** START OF RECORDS PROVIDED **

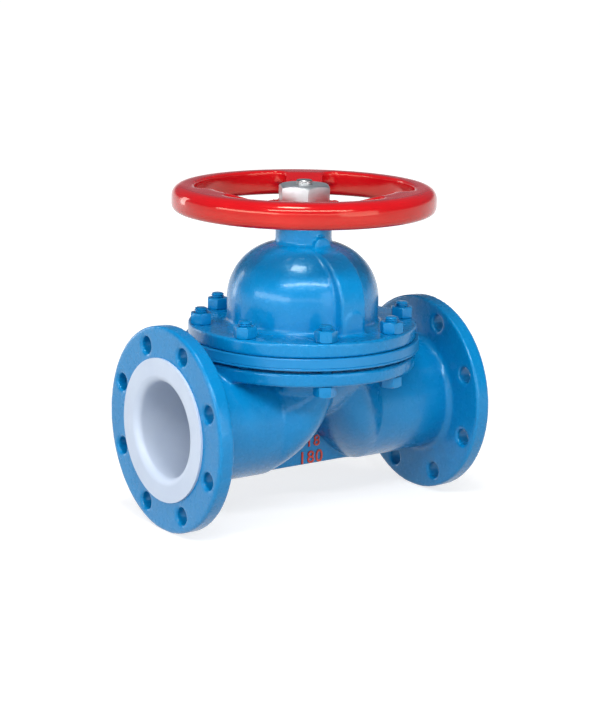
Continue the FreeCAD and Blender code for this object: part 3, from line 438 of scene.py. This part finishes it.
blue_cast = enamel("blue_enamel_on_casting", BLUE, BLUE_SHADE, rough=0.26, skin=1.0,
                   coat=0.22, tint=COOL_GLOSS)
blue_smooth = enamel("blue_enamel_on_steel", BLUE, BLUE_SHADE, rough=0.28, skin=0.4,
                     coat=0.25, tint=COOL_GLOSS)
red_cast = enamel("red_enamel_on_casting", RED, RED_SHADE, rough=0.11, skin=0.06,
                  tint=WARM_GLOSS, gloss=0.55)
red_mark = enamel("red_enamel_on_numerals", RED_MARK, RED_SHADE, rough=0.40, skin=0.6,
                  coat=0.1, tint=WARM_GLOSS)
primed_casting = enamel("grey_primed_casting", PRIMER, PRIMER_SHADE, rough=0.6, skin=1.2)
white_liner = plastic("white_liner", WHITE, WHITE_SHADE, rough=0.35)
black_rubber = plastic("black_rubber", RUBBER, RUBBER_SHADE, rough=0.6)
face_liner = painted_at_edge("white_face_layer", WHITE, 0.35, BLUE, 0.36)
cushion_rubber = painted_at_edge("rubber_cushion", RUBBER, 0.60, BLUE, 0.38)
zinc = metal("zinc_plated_steel", (0.66, 0.68, 0.70), (0.58, 0.60, 0.61), 0.38, 0.52)
turned_steel = metal("turned_steel", (0.55, 0.56, 0.56), (0.46, 0.47, 0.47), 0.28, 0.42)
bronze_metal = metal("bronze", (0.70, 0.46, 0.20), (0.60, 0.38, 0.16), 0.3, 0.45)

NODE_FINISH = {
    "body_casting": blue_cast, "bonnet": blue_cast, "bonnet_bolts": blue_smooth,
    "bonnet_studs": blue_smooth, "bonnet_nuts": blue_smooth, "diaphragm_cushion": cushion_rubber,
    "diaphragm_face": face_liner, "body_lining": white_liner, "handwheel": red_cast,
    "handwheel_nut": zinc, "handwheel_washer": zinc, "stem": turned_steel,
    "compressor": primed_casting, "compressor_pin": turned_steel, "diaphragm_stud": turned_steel,
    "stem_nut": bronze_metal, "handwheel_key": turned_steel, "bearing_cap": turned_steel,
    "cap_lock_screw": turned_steel, "cap_seal": black_rubber, "stem_seal": black_rubber,
    "lower_thrust_washer": bronze_metal, "upper_thrust_washer": bronze_metal,
}


def dress_nodes():
    for name, material in NODE_FINISH.items():
        mesh = nodes[name].data
        mesh.materials.clear()
        mesh.materials.append(material)


# Modelling

def apply_modifier(piece, kind, **values):
    """Add one modifier with its settings and apply it."""
    pick(piece)
    modifier = piece.modifiers.new(kind.lower(), kind)
    for name, value in values.items():
        setattr(modifier, name, value)
    bpy.ops.object.modifier_apply(modifier=modifier.name)


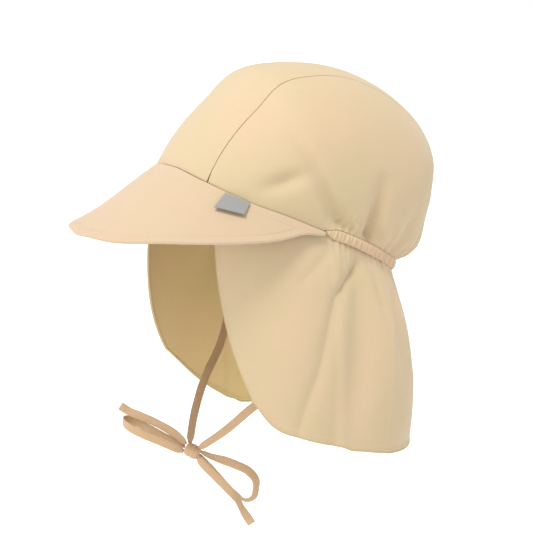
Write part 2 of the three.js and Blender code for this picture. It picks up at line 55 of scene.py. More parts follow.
# Peak
PEAK_DEPTH = 71.7
PEAK_THICKNESS = 2.2
PEAK_DROOP = math.radians(32)
PEAK_SIDE_DROOP = math.radians(12.5)
PEAK_FAN = 0.74
PEAK_CAMBER = -4.0
PEAK_STITCH_INSET = 6.2
STITCH_GROOVE_DEPTH = 0.3
STITCH_GROOVE_WIDTH = 0.55

# Flap
FLAP_LENGTH = 122.0
FLAP_FLARE = 20.0
FLAP_HEM = 3.2
HEM_EXTRA = 0.6

# Tab
TAB_WIDTH = 15.0
TAB_LENGTH = 11.5
TAB_THICKNESS = 1.0
TAB_CURL = 1.6
TAB_AROUND = math.radians(43)

# Ties
TIE_WIDTH = 5.6
TIE_THICKNESS = 1.1
TIE_ALONG_FLAP = 0.42
TIE_DOWN_FLAP = 0.05
TIE_START_ROLL = 22.0
TIE_HEM = 6.0
TIE_HEM_EXTRA = 0.45
TIE_HEM_STITCH_INSET = 1.4
TIE_HEM_STITCH_WIDTH = 0.35
TIE_HEM_STITCH_DEPTH = 0.4
FOLD_LINE_AT = 0.72
FOLD_LINE_DEPTH = 0.22
HOLLOW_AT = -0.15
HOLLOW_DEPTH = 0.1
TAPE_CUP = 0.25
TAPE_RIPPLE = 0.12
PINCH_RUN = 4.0
PINCH_WIDTH = 0.6
KNOT_LENGTH = 8.6
KNOT_THICKNESS = 8.0
KNOT_SEEN_HALF = KNOT_LENGTH / 2 + 0.7
KNOT_SEEN_RADIUS = KNOT_THICKNESS / 2 + 1.15
KNOT_LEAN = math.radians(-25)
KNOT_AT = np.array([-1.1, -61.5, -152.0])
BOW_TURN = math.radians(50)

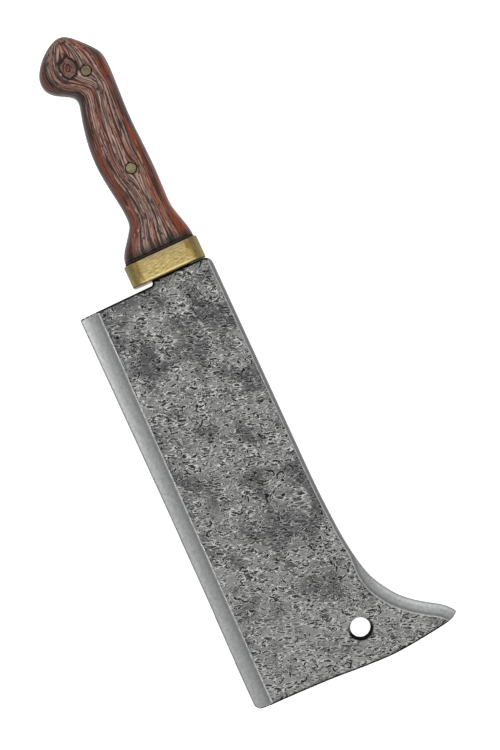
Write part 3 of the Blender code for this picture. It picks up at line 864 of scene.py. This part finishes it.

** END OF RECORDS PROVIDED **

● TASK DESCRIPTION
Reproduce the whole listing word for word.

● WRITTEN REPLY
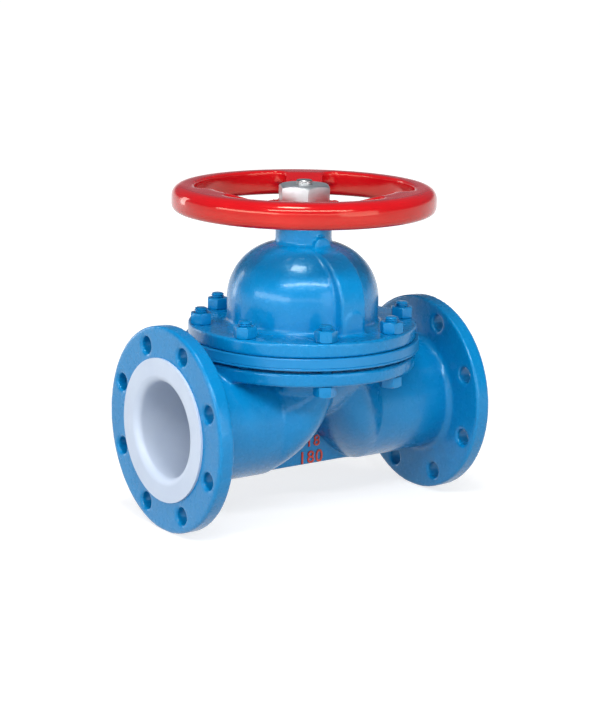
Continue the FreeCAD and Blender code for this object: part 3, from line 438 of scene.py. This part finishes it.
blue_cast = enamel("blue_enamel_on_casting", BLUE, BLUE_SHADE, rough=0.26, skin=1.0,
                   coat=0.22, tint=COOL_GLOSS)
blue_smooth = enamel("blue_enamel_on_steel", BLUE, BLUE_SHADE, rough=0.28, skin=0.4,
                     coat=0.25, tint=COOL_GLOSS)
red_cast = enamel("red_enamel_on_casting", RED, RED_SHADE, rough=0.11, skin=0.06,
                  tint=WARM_GLOSS, gloss=0.55)
red_mark = enamel("red_enamel_on_numerals", RED_MARK, RED_SHADE, rough=0.40, skin=0.6,
                  coat=0.1, tint=WARM_GLOSS)
primed_casting = enamel("grey_primed_casting", PRIMER, PRIMER_SHADE, rough=0.6, skin=1.2)
white_liner = plastic("white_liner", WHITE, WHITE_SHADE, rough=0.35)
black_rubber = plastic("black_rubber", RUBBER, RUBBER_SHADE, rough=0.6)
face_liner = painted_at_edge("white_face_layer", WHITE, 0.35, BLUE, 0.36)
cushion_rubber = painted_at_edge("rubber_cushion", RUBBER, 0.60, BLUE, 0.38)
zinc = metal("zinc_plated_steel", (0.66, 0.68, 0.70), (0.58, 0.60, 0.61), 0.38, 0.52)
turned_steel = metal("turned_steel", (0.55, 0.56, 0.56), (0.46, 0.47, 0.47), 0.28, 0.42)
bronze_metal = metal("bronze", (0.70, 0.46, 0.20), (0.60, 0.38, 0.16), 0.3, 0.45)

NODE_FINISH = {
    "body_casting": blue_cast, "bonnet": blue_cast, "bonnet_bolts": blue_smooth,
    "bonnet_studs": blue_smooth, "bonnet_nuts": blue_smooth, "diaphragm_cushion": cushion_rubber,
    "diaphragm_face": face_liner, "body_lining": white_liner, "handwheel": red_cast,
    "handwheel_nut": zinc, "handwheel_washer": zinc, "stem": turned_steel,
    "compressor": primed_casting, "compressor_pin": turned_steel, "diaphragm_stud": turned_steel,
    "stem_nut": bronze_metal, "handwheel_key": turned_steel, "bearing_cap": turned_steel,
    "cap_lock_screw": turned_steel, "cap_seal": black_rubber, "stem_seal": black_rubber,
    "lower_thrust_washer": bronze_metal, "upper_thrust_washer": bronze_metal,
}


def dress_nodes():
    for name, material in NODE_FINISH.items():
        mesh = nodes[name].data
        mesh.materials.clear()
        mesh.materials.append(material)


# Modelling

def apply_modifier(piece, kind, **values):
    """Add one modifier with its settings and apply it."""
    pick(piece)
    modifier = piece.modifiers.new(kind.lower(), kind)
    for name, value in values.items():
        setattr(modifier, name, value)
    bpy.ops.object.modifier_apply(modifier=modifier.name)


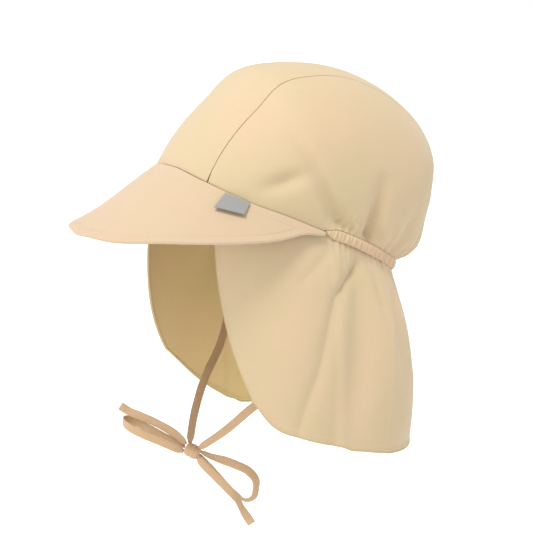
Write part 2 of the three.js and Blender code for this picture. It picks up at line 55 of scene.py. More parts follow.
# Peak
PEAK_DEPTH = 71.7
PEAK_THICKNESS = 2.2
PEAK_DROOP = math.radians(32)
PEAK_SIDE_DROOP = math.radians(12.5)
PEAK_FAN = 0.74
PEAK_CAMBER = -4.0
PEAK_STITCH_INSET = 6.2
STITCH_GROOVE_DEPTH = 0.3
STITCH_GROOVE_WIDTH = 0.55

# Flap
FLAP_LENGTH = 122.0
FLAP_FLARE = 20.0
FLAP_HEM = 3.2
HEM_EXTRA = 0.6

# Tab
TAB_WIDTH = 15.0
TAB_LENGTH = 11.5
TAB_THICKNESS = 1.0
TAB_CURL = 1.6
TAB_AROUND = math.radians(43)

# Ties
TIE_WIDTH = 5.6
TIE_THICKNESS = 1.1
TIE_ALONG_FLAP = 0.42
TIE_DOWN_FLAP = 0.05
TIE_START_ROLL = 22.0
TIE_HEM = 6.0
TIE_HEM_EXTRA = 0.45
TIE_HEM_STITCH_INSET = 1.4
TIE_HEM_STITCH_WIDTH = 0.35
TIE_HEM_STITCH_DEPTH = 0.4
FOLD_LINE_AT = 0.72
FOLD_LINE_DEPTH = 0.22
HOLLOW_AT = -0.15
HOLLOW_DEPTH = 0.1
TAPE_CUP = 0.25
TAPE_RIPPLE = 0.12
PINCH_RUN = 4.0
PINCH_WIDTH = 0.6
KNOT_LENGTH = 8.6
KNOT_THICKNESS = 8.0
KNOT_SEEN_HALF = KNOT_LENGTH / 2 + 0.7
KNOT_SEEN_RADIUS = KNOT_THICKNESS / 2 + 1.15
KNOT_LEAN = math.radians(-25)
KNOT_AT = np.array([-1.1, -61.5, -152.0])
BOW_TURN = math.radians(50)

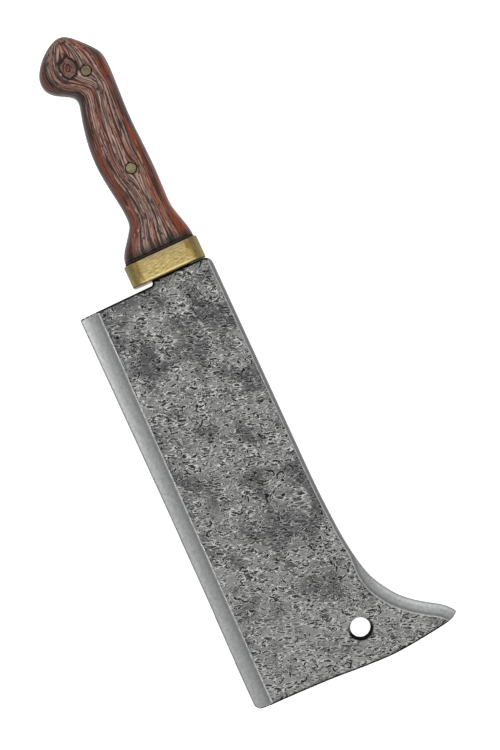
Write part 3 of the Blender code for this picture. It picks up at line 864 of scene.py. This part finishes it.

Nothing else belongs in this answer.